Mildred knows about how many calls Samantha’s team does in an hour – about 15. She’d like an alert that tells her when her team takes more than 15 calls in a one hour period because it’ll make her happy to know they have a chance that hour!
(Now, keep in mind this might actually be better as a daily report instead of a hourly report, but let’s just go with the story here…)

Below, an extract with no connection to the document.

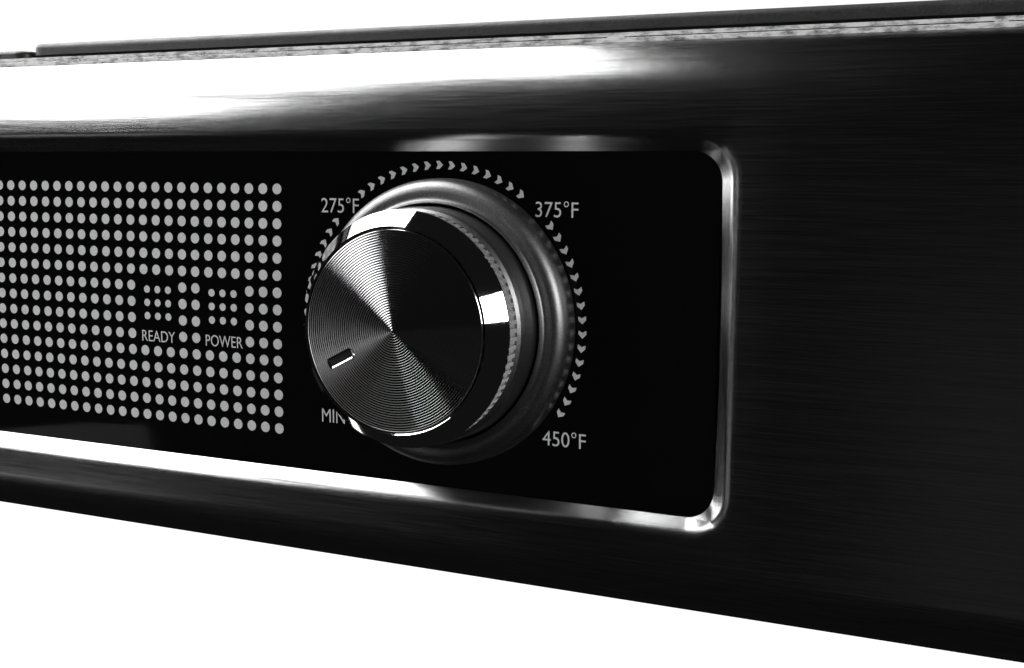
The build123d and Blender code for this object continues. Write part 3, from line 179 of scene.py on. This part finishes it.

The flow is much like above, with just a few changes.
Creating the search
The search in this case might be to select a call type of incoming. It’s unlikely a zero duration call – or even one very short – would involve actually making a sale, so let’s put in the search filters a filter of duration>10 so we only see calls that lasted longer than 10 seconds. We also don’t care much for calls where we transfer them away to the help desk or something, only calls that the team takes and doesn’t transfer. To do this, we’ll also add in to search filterslegs=1. (Note, this is the same as transfers=0, just in case you wanted to use that way of thinking about it.
Something like this:
Follow through the steps above until you get to the section for the time picker.
Set the time picker
In this case, we can’t search for the last few minutes because calls that started a minute ago are probably still happening. So what we’ll do is set an hourly search to happen looking back at the previous full hour.
So set the time picker to custom Relative time with the Earliest of 1 hour ago (not 60 minutes!), then snapp both Earliest and Latest to the nearest hour.
When you do that, you’ll see the little “indicator date/times” under each of the “Beginning of …” buttons changes, and you can see that it then snaps it backwards to the previous full hour.
Create the alert
All the steps here will remain the same except you’ll pick a different schedule. One of the built in ones, in fact.
Here we’ve said to run every hour, at half past that hour. So at 10:30 it’ll look back at the 9 – 10 hour and fire an alert if our threshold has been surpassed. At 11:30 it will look back at 10 – 11 and do likewise.
And everything else is more or less the same! (Obviously you may need a different threshold!).